After a while, it strikes me that in many ways, a clan gathering is rather like a large and slightly unruly wedding. There's that celebratory, party atmosphere of family and friends meeting up who don't see each other too often, but who are aware of who's who. There's the exchange of stories about others not present this time. There's a mix of ages: some clan members bring their children with them. There's dancing and drinking and singing. There are speeches. And, like all typical weddings, there are some people present whom it quickly becomes evident are a little less popular, a little more overbearing, and a lot more vocal than others.
There are even two people at the centre of attention - the incoming and outgoing chieftains, Bruce Driscoll from New Brunswick, Canada and Dave Driscoll. A chieftain is elected every two years and is chosen by the local committee that organises the clan gathering. As Marian Bushe (nee O'Driscoll) explains: "We try to choose someone who is interested in the history of the clan."
This is Bruce and his wife Marilyn's fourth time at a gathering. His great great grandfather went from Cork to Nova Scotia in 1850. "The gathering is a chance to swap information, trade stories, come back to our roots," he explains.
One of the incoming chieftain's duties is to make a presentation to the rest of the clan.
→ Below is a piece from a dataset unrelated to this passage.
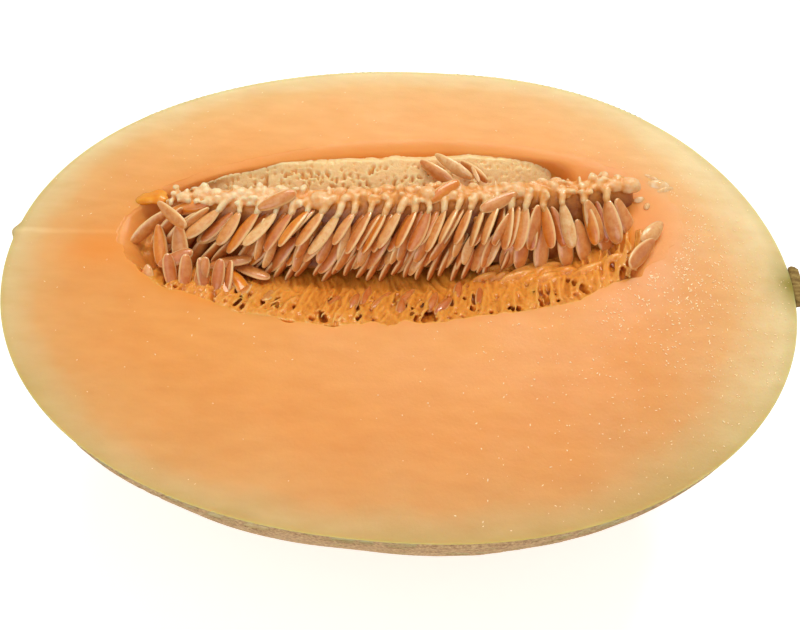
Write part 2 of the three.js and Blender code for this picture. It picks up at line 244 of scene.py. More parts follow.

Bruce's presentation, which he makes in Dun na S6ad Castle on the history of O'Driscolls in Newfoundland, is outstanding and haunting.
Using archive footage, he tells the story of how the ancestors of many O'Driscolls (and other families) who emigrated from Ireland to Newfoundland were displaced twice over: once, when they left Ireland; and again when they were forced to resettle by the government, from remote fishing communities to newly created, centralised towns. Some of them took their houses with them
To illustrate this, he shows clips of a documentary made in the 1960s, which depict the extraordinary sight of two-storey houses being towed across the sea from one side of a remote fjord to the other, slightly less remote side. The residents of the house sit in the prow of the boat, their faces immobile as stone. After the presentation, there is a short and sombre silence.
At the clan gathering, everyone is looking for stories about their namesakes.
"I'm not looking for money, just stories," quips Eamon Lankford, director of the Cork placenames survey, who has done a considerable amount of work on the Cork O'Driscolls, despite not sharing their name. He tells the clan that he recently got a letter from the grandson of a woman who had the unfortunate distinction of being the first person to be killed by an automobile in London: "She was an O'Driscoll. I don't know, would you call that a claim to fame?"
Later that evening, when the moonlight is gleaming on the bay, there is an official opening in the square that is not a square. The "official" opening is also very Irish, since the clan gathering actually began the evening before. The speeches are a model of succinct brevity, and the welcome extended to the O'Driscolls gathered in Baltimore's-road-cum square has both integrity and warmth.
"I thought it was either going to be terribly formal or terribly informal and I've found it to be comfortably in the middle," confides Margot O'Driscoll, who is from Birmingham and whose first clan gathering it is. She's come on her own, and she stands among people she does not know, but whose name she shares. For one weekend at least, it does feel as if these people are connected to each other. There's no other word for it, they're truly being, well, clannish.